__STATED GOAL__
Only the lines from the one containing "function part(name, geometry, material)" down to the one containing "for node in", inclusive, are to be quoted exactly.

__MATERIAL PROVIDED__

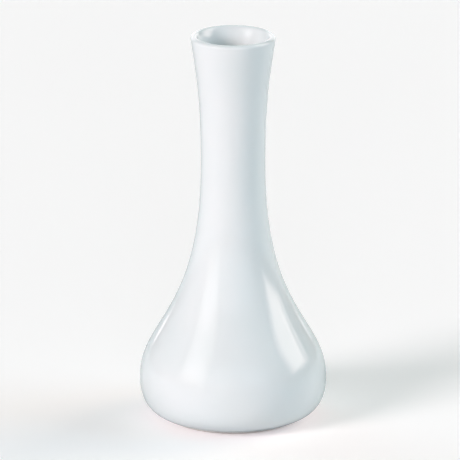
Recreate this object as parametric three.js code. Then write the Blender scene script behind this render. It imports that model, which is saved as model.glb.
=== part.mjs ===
// A white glazed porcelain bud vase: a low rounded belly, a long narrow neck and a flared mouth.
// It is one slip-cast porcelain body under a coat of clear glass glaze. The glaze runs from just above
// the bare foot ring up the outside, over the lip and down the whole inside. A second patch of glaze
// lies in the recess under the base, cut off from the first by the bare ring that the vase stands on.
// Millimetres, +Z up, origin on the table at the middle of the foot ring.
import * as THREE from "three";

// Overall sizes of the fired and glazed vase
const HEIGHT = 140;
const BELLY_RADIUS = 33.2;
const BELLY_HEIGHT = 14.5;
const WAIST_RADIUS = 11.45;
const WAIST_HEIGHT = 92.7;
const RIM_RADIUS = 15;

// How far the outline keeps its direction at each station before it turns towards the next one
const FOOT_REACH = 5;
const BELLY_LOWER_REACH = 9.7;
const BELLY_UPPER_REACH = 19.8;
const WAIST_LOWER_REACH = 55.2;
const WAIST_UPPER_REACH = 22.2;
const FLARE_REACH = 9.8;

// Mouth: a straight flare with a small round lip, inside which a soft slope runs down to the full wall
const FLARE_LEAN = THREE.MathUtils.degToRad(8.2);
const FLARE_LENGTH = 6;
const LIP_RADIUS = 1.2;
const SLOPE_LEAN = THREE.MathUtils.degToRad(38);
const SLOPE_UPPER_REACH = 1.5;
const SLOPE_LOWER_REACH = 2;

// Thickness of the glazed wall, of the base above its recess, and of the glaze alone
const WALL = 3.2;
const FLOOR = 3.4;
const FLOOR_BLEND = 2;
const GLAZE = 0.25;

// Foot: a bare bearing ring round a shallow glazed recess
const FOOT_RADIUS = 23.6;
const FOOT_HEIGHT = 0.7;
const FOOT_CORNER = 0.3;
const FOOT_LEAN = THREE.MathUtils.degToRad(11.7);
const FOOT_RING_WIDTH = 2.6;
const RECESS_DEPTH = 1.6;
const RECESS_SLOPE_WIDTH = 2.2;
const RECESS_BARE_HEIGHT = 0.5;

// How finely each stretch is divided
const SEGMENTS = 36;
const BELLY_STEPS = 5;
const SHOULDER_STEPS = 8;
const NECK_STEPS = 5;
const LIP_OUTER_STEPS = 3;
const LIP_INNER_STEPS = 2;
const SLOPE_STEPS = 4;
const RECESS_STEPS = 3;
const FLOOR_STEPS = 2;

const point = (radius, height) => new THREE.Vector2(radius, height);
const heading = (angle) => point(Math.cos(angle), Math.sin(angle));
const step = (from, direction, length) => from.clone().addScaledVector(direction, length);

// The lip's round, with the angles of its start, crest and end measured from straight outwards
const lipCentre = point(RIM_RADIUS - LIP_RADIUS, HEIGHT - LIP_RADIUS);
const lipStart = -FLARE_LEAN;
const lipCrest = Math.PI / 2;
const lipEnd = Math.PI - SLOPE_LEAN;

// The collar is where the neck passes into the straight flare.
const flareHeading = heading(Math.PI / 2 - FLARE_LEAN);
const collar = step(step(lipCentre, heading(lipStart), LIP_RADIUS), flareHeading, -FLARE_LENGTH);

// The outline of the glazed surface outside, from the foot to the collar.
const foot = point(FOOT_RADIUS, FOOT_HEIGHT);
const belly = point(BELLY_RADIUS, BELLY_HEIGHT);
const waist = point(WAIST_RADIUS, WAIST_HEIGHT);
const up = heading(Math.PI / 2);
const bellyCurve = new THREE.CubicBezierCurve(
  foot,
  step(foot, heading(FOOT_LEAN), FOOT_REACH),
  step(belly, up, -BELLY_LOWER_REACH),
  belly,
);
const shoulderCurve = new THREE.CubicBezierCurve(
  belly,
  step(belly, up, BELLY_UPPER_REACH),
  step(waist, up, -WAIST_LOWER_REACH),
  waist,
);
const neckCurve = new THREE.CubicBezierCurve(
  waist,
  step(waist, up, WAIST_UPPER_REACH),
  step(collar, flareHeading, -FLARE_REACH),
  collar,
);

// The slope inside the mouth, from the lip down to the wall at the collar.
const slopeStart = step(lipCentre, heading(lipEnd), LIP_RADIUS);
const slopeFoot = step(collar, heading(lipStart), -WALL);
const slopeCurve = new THREE.CubicBezierCurve(
  slopeStart,
  step(slopeStart, heading(lipEnd + Math.PI / 2), SLOPE_UPPER_REACH),
  step(slopeFoot, flareHeading, SLOPE_LOWER_REACH),
  slopeFoot,
);

// Points along a curve, each with the surface's normal there.
function stations(curve, steps, first, last) {
  const found = [];
  for (let i = first; i <= last; i++) {
    const along = curve.getTangent(i / steps);
    found.push({ at: curve.getPoint(i / steps), normal: point(along.y, -along.x) });
  }
  return found;
}

const outer = [
  ...stations(bellyCurve, BELLY_STEPS, 0, BELLY_STEPS),
  ...stations(shoulderCurve, SHOULDER_STEPS, 1, SHOULDER_STEPS),
  ...stations(neckCurve, NECK_STEPS, 1, NECK_STEPS),
];
const slope = stations(slopeCurve, SLOPE_STEPS, 1, SLOPE_STEPS - 1);
const insideFloor = RECESS_DEPTH + FLOOR;

// The round of the lip at a depth below the glazed surface, from the outside over the crest to the inside.
function lip(depth) {
  const angles = [];
  for (let i = 0; i < LIP_OUTER_STEPS; i++) {
    angles.push(lipStart + ((lipCrest - lipStart) * i) / LIP_OUTER_STEPS);
  }
  for (let i = 0; i <= LIP_INNER_STEPS; i++) {
    angles.push(lipCrest + ((lipEnd - lipCrest) * i) / LIP_INNER_STEPS);
  }
  return angles.map((angle) => step(lipCentre, heading(angle), LIP_RADIUS - depth));
}

// The inside below the collar at a depth below the glazed surface, down to the axis. It runs
// parallel to the outside and blends into the floor.
function inside(depth) {
  const floor = insideFloor - depth;
  const points = outer.map(({ at, normal }) => {
    const wall = step(at, normal, depth - WALL);
    const above = wall.y - floor;
    return point(wall.x, floor + (above + Math.hypot(above, FLOOR_BLEND)) / 2);
  });
  const edge = points[0];
  for (let i = FLOOR_STEPS - 1; i >= 0; i--) {
    const share = i / FLOOR_STEPS;
    points.unshift(point(edge.x * share, floor + (edge.y - floor) * share * share));
  }
  return points.reverse();
}

// All of the glazed surface at a depth below it, from the foot over the lip to the axis.
function glazed(depth) {
  const below = ({ at, normal }) => step(at, normal, -depth);
  return [...outer.map(below), ...lip(depth), ...slope.map(below), ...inside(depth)];
}

// The rounded side of the recess at a depth below its glazed or bare surface, as a quarter ellipse
// from the ceiling down to a height above the table.
const recessEdge = FOOT_RADIUS - FOOT_RING_WIDTH;
function recess(depth, downTo) {
  const width = RECESS_SLOPE_WIDTH - depth;
  const rise = RECESS_DEPTH - depth;
  const turn = Math.acos(downTo / rise);
  const points = [point(0, rise)];
  for (let i = 0; i <= RECESS_STEPS; i++) {
    const angle = (turn * i) / RECESS_STEPS;
    points.push(point(recessEdge - RECESS_SLOPE_WIDTH + width * Math.sin(angle), rise * Math.cos(angle)));
  }
  return points;
}

// A closed profile turned about the vertical axis.
function turned(profile) {
  return new THREE.LatheGeometry(profile, SEGMENTS).rotateX(Math.PI / 2);
}

// The porcelain: recess, bearing ring, foot wall, outside, lip and inside.
function porcelainBody() {
  return turned([
    ...recess(0, RECESS_BARE_HEIGHT),
    point(recessEdge, FOOT_CORNER),
    point(recessEdge + FOOT_CORNER, 0),
    point(FOOT_RADIUS - FOOT_CORNER, 0),
    point(FOOT_RADIUS, FOOT_CORNER),
    ...glazed(GLAZE),
  ]);
}

// The coat over the outside, the lip and the inside.
function glazeCoat() {
  return turned([...glazed(GLAZE).reverse(), ...glazed(0)]);
}

// The patch of glaze in the recess under the base.
function recessGlaze() {
  return turned([...recess(GLAZE, RECESS_BARE_HEIGHT), ...recess(0, RECESS_BARE_HEIGHT).reverse()]);
}

const porcelain = new THREE.MeshStandardMaterial({ color: 0xe9e7e2, roughness: 0.75, metalness: 0 });
const glaze = new THREE.MeshStandardMaterial({ color: 0xf1f4f5, roughness: 0.06, metalness: 0 });

function part(name, geometry, material) {
  const mesh = new THREE.Mesh(geometry, material);
  mesh.name = name;
  return mesh;
}

const vase = new THREE.Group();
vase.add(
  part("porcelain_body", porcelainBody(), porcelain),
  part("glaze_coat", glazeCoat(), glaze),
  part("foot_recess_glaze", recessGlaze(), glaze),
);
export default vase;
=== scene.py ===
"""A white glazed porcelain bud vase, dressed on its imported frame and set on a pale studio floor."""

import math

import bmesh
import bpy
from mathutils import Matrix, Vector


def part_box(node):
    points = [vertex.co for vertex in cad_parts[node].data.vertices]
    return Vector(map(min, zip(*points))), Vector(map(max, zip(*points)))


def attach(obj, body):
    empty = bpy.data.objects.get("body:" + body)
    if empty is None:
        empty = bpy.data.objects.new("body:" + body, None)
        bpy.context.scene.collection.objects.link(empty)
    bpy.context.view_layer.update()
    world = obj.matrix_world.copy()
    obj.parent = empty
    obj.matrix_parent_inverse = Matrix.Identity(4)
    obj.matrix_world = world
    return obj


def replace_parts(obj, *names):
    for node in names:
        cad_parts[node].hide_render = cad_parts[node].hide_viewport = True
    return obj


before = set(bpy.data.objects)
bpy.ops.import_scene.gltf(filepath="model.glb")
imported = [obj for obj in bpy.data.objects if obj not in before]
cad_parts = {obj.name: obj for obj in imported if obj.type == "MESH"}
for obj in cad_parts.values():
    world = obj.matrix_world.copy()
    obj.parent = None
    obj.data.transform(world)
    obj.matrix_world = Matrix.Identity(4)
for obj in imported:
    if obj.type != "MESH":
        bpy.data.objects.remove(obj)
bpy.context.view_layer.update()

MM = 0.001

# The vase's main sizes, in metres. Height and belly come from the frame.
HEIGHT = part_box("glaze_coat")[1].z
BELLY_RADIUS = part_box("glaze_coat")[1].x
BELLY_HEIGHT = 14.5 * MM
WAIST_RADIUS = 11.45 * MM
WAIST_HEIGHT = 92.7 * MM
RIM_RADIUS = 15 * MM

# How far the outline keeps its direction at each station before it turns towards the next one
FOOT_REACH = 5 * MM
BELLY_LOWER_REACH = 9.7 * MM
BELLY_UPPER_REACH = 19.8 * MM
WAIST_LOWER_REACH = 55.2 * MM
WAIST_UPPER_REACH = 22.2 * MM
FLARE_REACH = 9.8 * MM

# Mouth: a straight flare with a small round lip, inside which a soft slope runs down to the full wall
FLARE_LEAN = math.radians(8.2)
FLARE_LENGTH = 6 * MM
LIP_RADIUS = 1.2 * MM
SLOPE_LEAN = math.radians(38)
SLOPE_UPPER_REACH = 1.5 * MM
SLOPE_LOWER_REACH = 2 * MM

# Thickness of the glazed wall, of the base above its recess, and of the glaze alone
WALL = 3.2 * MM
FLOOR = 3.4 * MM
FLOOR_BLEND = 2 * MM
GLAZE = 0.25 * MM

# Foot: a bare bearing ring round a shallow glazed recess
FOOT_RADIUS = 23.6 * MM
FOOT_HEIGHT = 0.7 * MM
FOOT_CORNER = 0.3 * MM
FOOT_LEAN = math.radians(11.7)
FOOT_RING_WIDTH = 2.6 * MM
RECESS_DEPTH = 1.6 * MM
RECESS_SLOPE_WIDTH = 2.2 * MM
RECESS_BARE_HEIGHT = 0.5 * MM

# Below this height the glaze colour is painted darker and cooler, as painted shade towards the foot.
FOOT_SHADE_HEIGHT = 5 * MM

# How far the lights stand from the vase. Two lights in one place would hide each other in the gloss.
LIGHT_DISTANCE = 1.2
LIGHT_SPACING = 0.02

# The floor's own light and the colour beyond it, both for the camera alone
FLOOR_GLOW = 0.34
FLOOR_GLOW_COLOUR = (1, 0.85, 0.84)
BACKGROUND = (0.92, 0.92, 0.92)

# A radius below this lies on the axis, and an edge that bends more than this stays sharp.
ON_AXIS = 1e-9
SHARP_EDGE = math.radians(50)

# How finely each stretch is divided
SEGMENTS = 160
BELLY_STEPS = 24
SHOULDER_STEPS = 40
NECK_STEPS = 24
LIP_STEPS = 8
SLOPE_STEPS = 14
RECESS_STEPS = 12
FLOOR_STEPS = 8


def heading(angle):
    """The direction at an angle above the horizontal, as radius and height."""
    return Vector((math.cos(angle), math.sin(angle)))


def stations(start, leave, end, arrive, steps):
    """
    Points after the start of a cubic curve, each with the surface's normal there. The curve leaves its start
    along one reach and arrives at its end along another.
    """
    out = start + leave
    back = end - arrive
    found = []
    for i in range(1, steps + 1):
        t = i / steps
        s = 1 - t
        at = start * s**3 + out * 3 * s * s * t + back * 3 * s * t * t + end * t**3
        along = ((out - start) * s * s + (back - out) * 2 * s * t + (end - back) * t * t).normalized()
        found.append((at, Vector((along.y, -along.x))))
    return found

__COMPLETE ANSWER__
function part(name, geometry, material) {
  const mesh = new THREE.Mesh(geometry, material);
  mesh.name = name;
  return mesh;
}

const vase = new THREE.Group();
vase.add(
  part("porcelain_body", porcelainBody(), porcelain),
  part("glaze_coat", glazeCoat(), glaze),
  part("foot_recess_glaze", recessGlaze(), glaze),
);
export default vase;
=== scene.py ===
"""A white glazed porcelain bud vase, dressed on its imported frame and set on a pale studio floor."""

import math

import bmesh
import bpy
from mathutils import Matrix, Vector


def part_box(node):
    points = [vertex.co for vertex in cad_parts[node].data.vertices]
    return Vector(map(min, zip(*points))), Vector(map(max, zip(*points)))


def attach(obj, body):
    empty = bpy.data.objects.get("body:" + body)
    if empty is None:
        empty = bpy.data.objects.new("body:" + body, None)
        bpy.context.scene.collection.objects.link(empty)
    bpy.context.view_layer.update()
    world = obj.matrix_world.copy()
    obj.parent = empty
    obj.matrix_parent_inverse = Matrix.Identity(4)
    obj.matrix_world = world
    return obj


def replace_parts(obj, *names):
    for node in names:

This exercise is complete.